During a deep incursion into the Bureij refugee camp, the Israeli army detained Mohammed Taha, the first senior leader of the political wing of Hamas, the Palestinian militant organisation responsible for more suicide bombings than any other, to be arrested.

Also among those captured by the army was a man it said was the deputy of Mohammed Deif, leader of the armed wing of Hamas and Israel's most wanted man. Although Hamas denied the man was Mr Deif's deputy, there was little doubt that the incursion was a heavy blow to the militant group.

But a more unpalatable truth lurked in the bullet holes that spattered Peace Street, where 14-year-old Tariq Akil was killed, and in the ruins of the house where Nuha al- Magadmeh, nine-months pregnant, was crushed to death 10 days before she was due to give birth. These are what armies like to describe as "collateral damage", the civilians who are "unavoidably" killed in the course of a military operation.

Eight Palestinians were killed in the incursion. Local Palestinians said three were unarmed militants – the others were unarmed civilians. They also confirmed Israeli army reports that there had been heavy fighting between Israeli soldiers and armed militants resisting the incursion.

But there were disturbing signs that some of the civilian deaths were not unavoidable – that the Israeli army did not do enough to prevent them.

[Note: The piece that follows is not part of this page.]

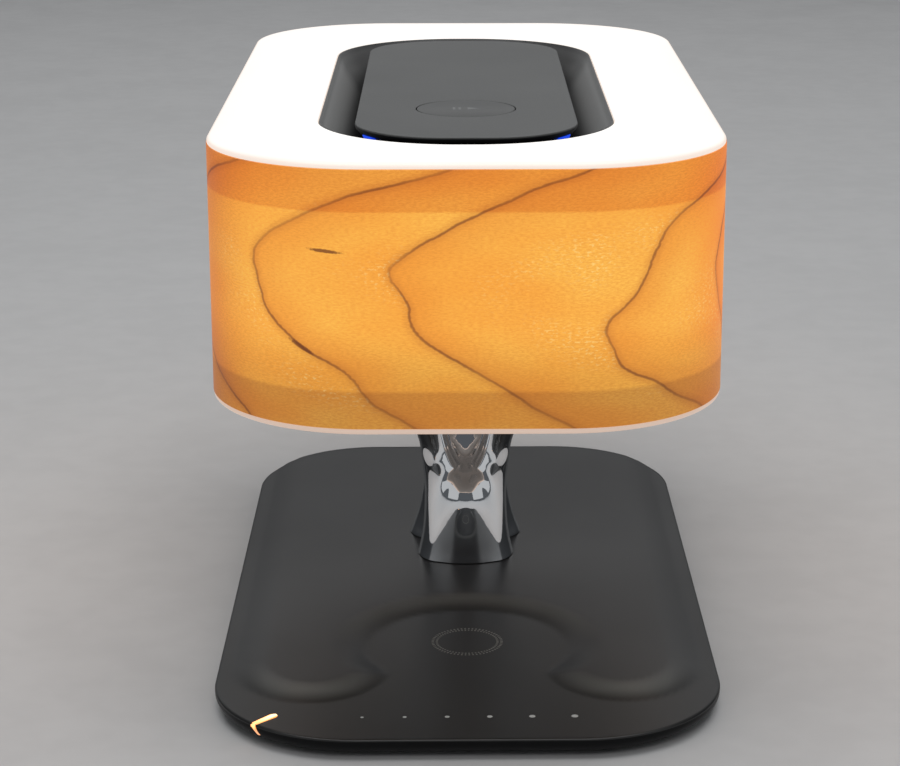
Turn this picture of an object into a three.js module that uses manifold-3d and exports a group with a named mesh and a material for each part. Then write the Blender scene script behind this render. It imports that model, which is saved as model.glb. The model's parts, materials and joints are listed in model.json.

In the half-ruined house where Ms Magadmeh was crushed to death, her son, Naseem, 12, told us the family was sheltering in one room. "Suddenly there was a big explosion and the wall fell on us," he said. "My mother was crying 'Help me, Shukri [her husband], help me.'

"We were shouting for help from the neighbours but no one could come. My father tried to move pieces of wall." Israeli soldiers had dynamited a neighbouring house, which belonged to the family of a suicide bomber, Sami Abed al-Salam. He had killed himself when he tried to blow up a Jewish settlement in the Gaza Strip in December. The Israeli army routinely demolishes the homes of suicide bombers' families, a practice condemned as collective punishment by human rights groups.

The wall between the house that was blown up and Ms Magadmeh's collapsed on her. But that could have been avoided. "We did not go out because the Israeli soldiers ordered everyone to stay inside over a loudspeaker," said the dead woman's husband, who has a fractured neck. It appears the soldiers evacuated only those inside the house that would be demolished and those living on either side – not those whose houses backed on to the demolished building.

In the neighbouring Nusseirat refugee camp's Peace Street, where Tariq Akil, 14, was killed, his uncle, Usama Akil, told us he was fleeing because one of his relatives is a wanted militant. The entire family had abandoned their house and run, but the boy was the last to leave. As he ran up the street, a tank opened fire.

Mr Akil and other Palestinian witnesses said there was no fighting and no militants in the street at the time. Mr Akil said the fighting was in the next street. It is never possible to confirm such reports with certainty. But the disturbing evidence was lying a few metres up the road: the twisted metal remains of a tank shell. Beside them great rents were blasted out of the asphalt road, and through a gaping hole in the wall you could see through into Rajab Abu Hamdi's living room. The Israeli army fired a tank shell into a civilian house, running a high risk of civilian casualties. Mr Abu Hamdi had cowered in his living room, he told us. "It's a miracle I'm alive." He said there were no militants in the house at the time.

Mr Abu Hamdi said he believed the Israeli tank fired the shell at Tariq Akil. "There was no one else here. They were firing at anything that was moving," he claimed. "If a chicken had been in the street they would have fired at it."

Mohammed al-Rifai said his son Maher, 24, died after he was hit by shrapnel from tank fire when they went to see if they could help the wounded. "He was hit in the chest and in both legs," said the old man, who was injured in the foot." I was two metres from him. They were shooting at us." Mr Rifai said his son was a member of the Palestinian police force but was off duty at the time and was not carrying his gun.

The deaths came a day after a boy aged nine was shot dead during the funeral of two militants killed in the south of the Gaza Strip. Palestinians said he was shot by Israeli soldiers after a group of children started throwing stones at a settlement. The Israeli army said the soldiers had come under fire.

Hamas denied Israeli army claims that the main target of yesterday's operation, Mr Taha, was one of the seven founders of Hamas. Although leaders of the group's armed wing have frequently been arrested and assassinated by the Israeli army, Mr Taha is the first senior leader of the political wing to be detained.